Eventual manifestação contrária do TCU não impede a celebração do acordo de leniência. De igual modo, também há impedimento à assinatura em caso de atraso da manifestação do TCU.
Outro aspecto relevante da IN consiste na solução quanto aos efeitos da celebração de acordos de leniência relativamente à competência sancionatória do TCU, em especial no tocante às sanções de declaração de inidoneidade (art. 46 da Lei 8.443/1992).
Havia uma divergência no TCU acerca da possibilidade de isenção dessa sanção em face das empresas colaboradoras. O próprio Relator já havia se manifestado em caso concreto no sentido de que a isenção completa só seria possível caso o acordo de leniência contribuísse de modo significativo para a investigação conduzida pelo TCU (Acórdão 1.310/2021).
A IN resolve essa divergência ao dispor que o “Tribunal não aplicará medida saneadora de sua competência à colaborada relacionada aos ilícitos constantes do escopo do acordo de leniência, desde que a colaboradora se mantenha adimplente em relação às obrigações assumidas” (art. 15, §1°, IN 94/2024). A solução reflete o entendimento que já se havia estabilizado no TCU após decisões do STF nesse sentido (MS 36.496 e MS 35.435).
Por meio da IN 94/2024, o TCU se posiciona sobre os efeitos das negociações conduzidas por AGU/CGU relativamente à sua competência sancionatória, notadamente no que se refere à determinação de ressarcimento por eventuais danos ao erário e à aplicação de sanções fundamentadas na sua lei orgânica. A IN 94/2024 amplia a segurança jurídica nos trâmites para os acordos de leniências. E o TCU reconhece, uma vez mais, a relevância de soluções consensuais no exercício de suas competências.

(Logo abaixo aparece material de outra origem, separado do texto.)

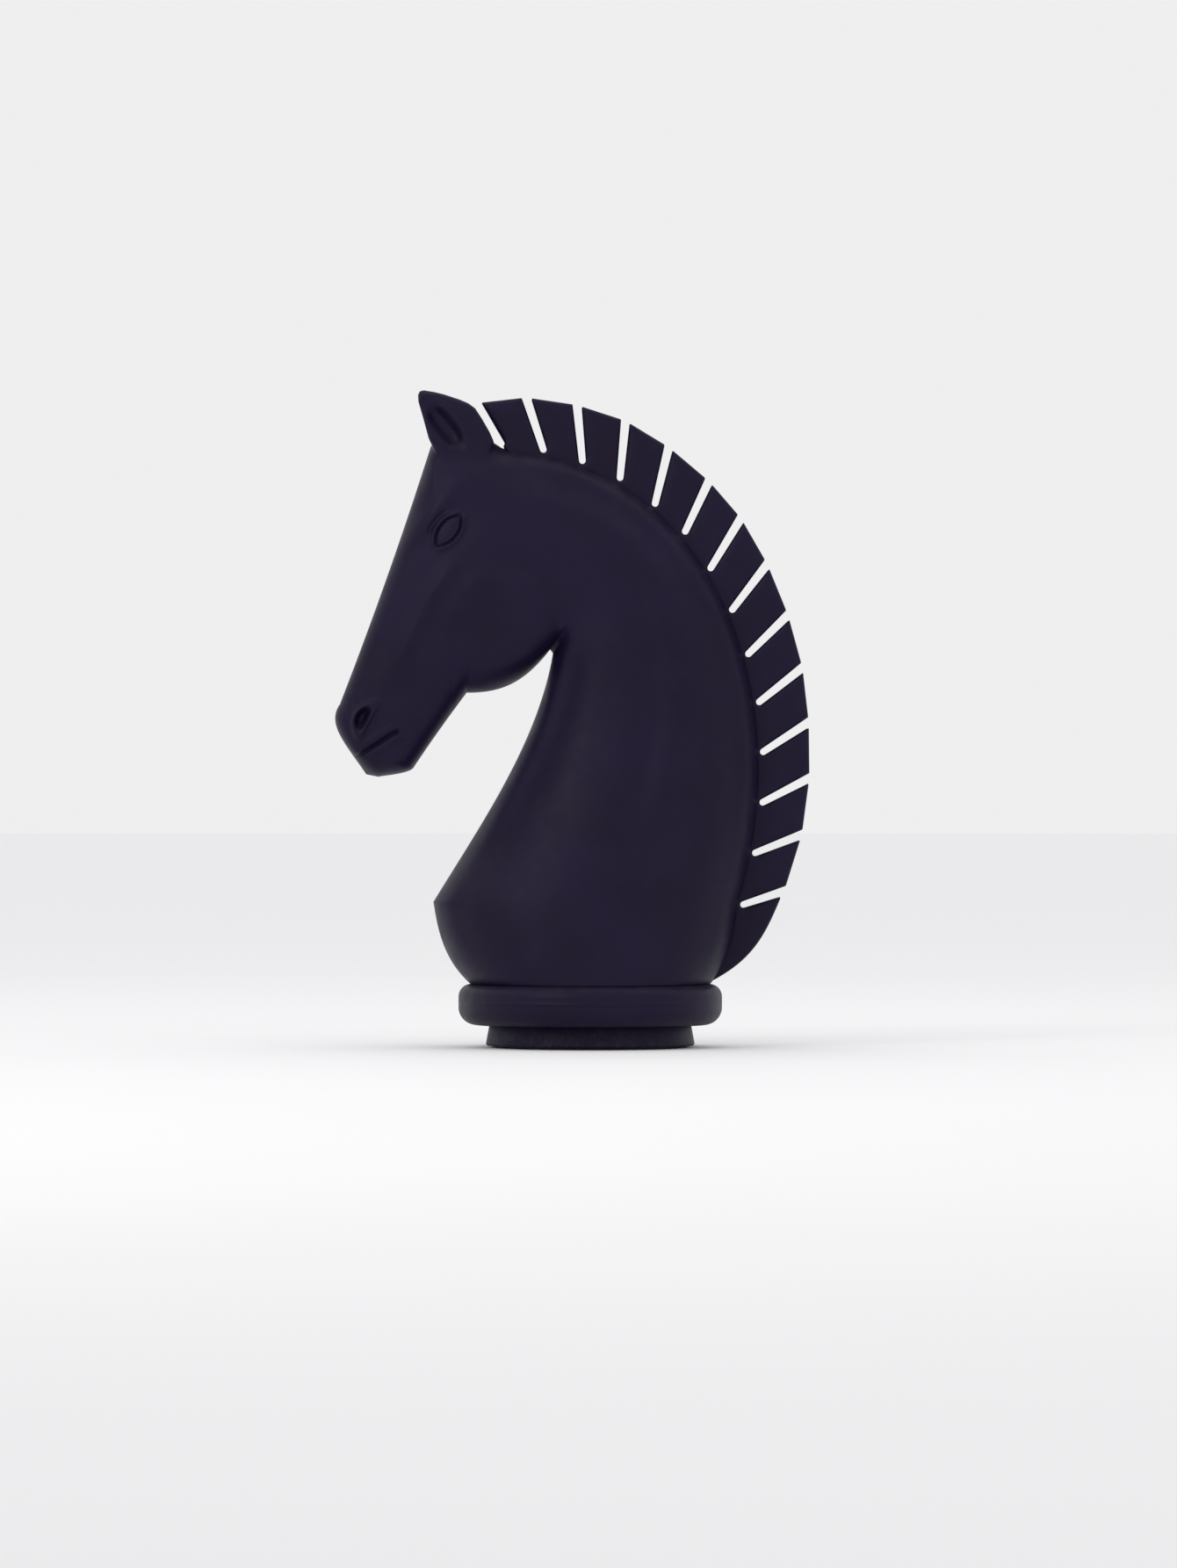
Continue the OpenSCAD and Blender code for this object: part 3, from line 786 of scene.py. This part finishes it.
def make_shell(side, screws, bore):
    """One shell with its ear, hollow, crest groove and tank bore, and the plugs over its screws."""
    shell = make_half(side)
    apply_boolean(shell, make_ear(side), "UNION")

    def root(x, y, z):
        """How near a point is to the line where the ear grows out of the head."""
        y = np.abs(y)
        near = (x > ROOT_X[0]) & (x < ROOT_X[1]) & (z > ROOT_Z)
        w = np.zeros(len(x))
        px, py, pz = x[near], y[near], z[near]
        head = (py - look_up(height, px, pz)) / np.hypot(1, look_up(SLOPE, px, pz))
        w[near] = gauss(head, 4.5) * gauss(ear_field(px, py, pz), 4.5) * smooth(py, 1.5, 5)
        return w

    relax(shell, root, 40)
    apply_boolean(shell, make_cavity(side), "DIFFERENCE")
    groove_y = sorted((-side * 1.0, side * (MANE_HALF + GROOVE_ROOM)))
    groove = prism("groove", mane_outline(GROOVE_ROOM), *groove_y)
    apply_boolean(shell, groove, "DIFFERENCE")
    hole = lathe("hole", [(0, BASE - 4), (bore, BASE - 4), (bore, BASE + 44), (0, BASE + 44)], 160)
    apply_boolean(shell, hole, "DIFFERENCE")
    caps = None
    if screws:
        tree = BVHTree.FromObject(shell, bpy.context.evaluated_depsgraph_get())
        caps, spans = make_caps(screws, side, tree)
        for x, z, low, high in spans:
            well = rod("well", x, z, WELL_R, *sorted((side * (low - WELL_DEPTH), side * (high + 6))))
            apply_boolean(shell, well, "DIFFERENCE")
    shade(shell.data, 40)
    return shell, caps


def screw_places():
    """Middle of each shell screw in the side plane, from the CAD screws' own vertices."""
    co = np.array([v.co for v in frame["nodes"]["shell_screws"].data.vertices]) / MM
    tip = co[co[:, 1] < co[:, 1].min() + 0.5]
    places = []
    for p in tip[:, [0, 2]]:
        for q in places:
            if np.hypot(*(p - q[0])) < 8:
                q.append(p)
                break
        else:
            places.append([p])
    return [tuple((np.min(q, 0) + np.max(q, 0)) / 2) for q in places]


# ---------------------------------------------------------------- materials


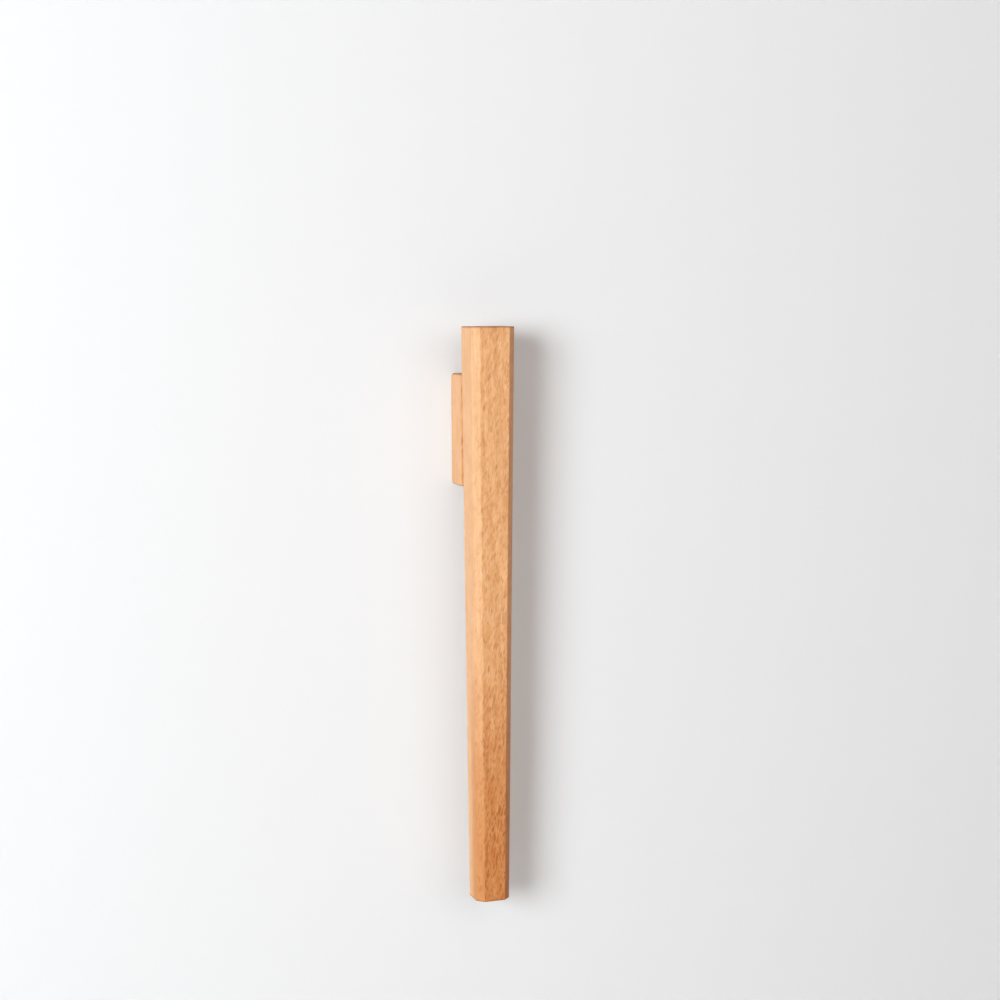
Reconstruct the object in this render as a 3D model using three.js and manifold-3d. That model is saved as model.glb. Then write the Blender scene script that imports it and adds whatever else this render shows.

[1] Cf. PEREIRA, Cesar. SCHWIND, Rafael Wallbach. Autossaneamento (self-cleaning) e reabilitação no direito brasileiro anticorrupção. In: Revista de Direito Administrativo Contemporâneo. São Paulo: RT. Ano 3. v. 20. set/out 2015, e SCHWIND, Rafael. Da “pena de morte” à reabilitação de empresas acusadas de corrupção – reflexões a propósito dos dez anos da Lei Anticorrupção. In: GIAMUNDO NETO, Giuseppe. PICELLI, Roberto. MUDROVITSCH, Rodrigo de Bittencourt. Lei Anticorrupção em Debate – Balanço dos seus 10 Anos. Curitiba : Juruá. 2024.